Be it Japanese or whomever... You still have not laid the basis for how such an idea is "emotional" in nature. And considering how FRENCHY also was lead to believe "THEY" were White people as well, and how you took so very long time to respond to repeated questions that really just asked you to explain what you thought you were talking about and your basis for it (which, by definition, would have had you explain and define who "THEY" were/are)... and how you've shown so much concern for how White people would view Black people, etc. Let's just say there was a huge miscommunication problem ON YOUR PART.

Also, there is precious little in the original thread where you listed your comments, IN THE CONTEXT OF THE THREAD, that supports or give rise to what you said and your spin on it now.
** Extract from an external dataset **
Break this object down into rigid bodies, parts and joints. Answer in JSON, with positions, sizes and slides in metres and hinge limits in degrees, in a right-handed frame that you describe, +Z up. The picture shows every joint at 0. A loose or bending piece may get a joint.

That is to say, there was NO such argument made that said "Japanese" got paid, "why not us". None by me there anyway, though I referenced them. It is not Intellectual Honest to say you made a statement about something using a vague article like "THEY" and then, after-the-fact, say "I wasn't talking about them" when you never said who you were talking about in the first place.

But go ahead... Explain why FRENCHY "made that connection" too. And please reference her arguments...

IN THE ORIGINAL THREAD... this was the CONTEXT:


quote:
quote:
GOOD BROTHER said:

Of course there were crimes against humanity, but people paying for them now who are not even personally responsible for slavery is ridiculous.
NMAG said:

And really... ummm The National Debt and other clear reparations/restitution cases amount to things were Living People pay for things that were at least in part, if not totally created by people who are NOW... DEAD!!!

What is your excuse with your DEFENSE for supposed White INDIVIDUALS Living Today when this is a well established practice in this country? What makes REPARATIONS TO AFRICAN-AMERICANS the exception to the rule... on this ERRONEOUS basis?

Note: Me nor my parents were alive during WWII when Japanese Americans where INTERNED. We (at least my parents if not me) PAID for Japanese Reparations.
So please explain the basis of your question.

You will note that my posts are all on page 1 of that thread until I responded to your post made at the bottom of page three of that thread. Something is awfully wrong with this claim you're trying to make. The logic of which makes absolutely no sense. The very highlighting of HYPOCRISY is a staple in the age old struggle for "Civil Rights".

Please find better excuses and argumentation...
Now, on to speaking to FRENCHY and any one else you claimed you would much rather talk to. You can start by addressing HER QUESTIONS as she posed to you. You know, like in an honesty and timely manner.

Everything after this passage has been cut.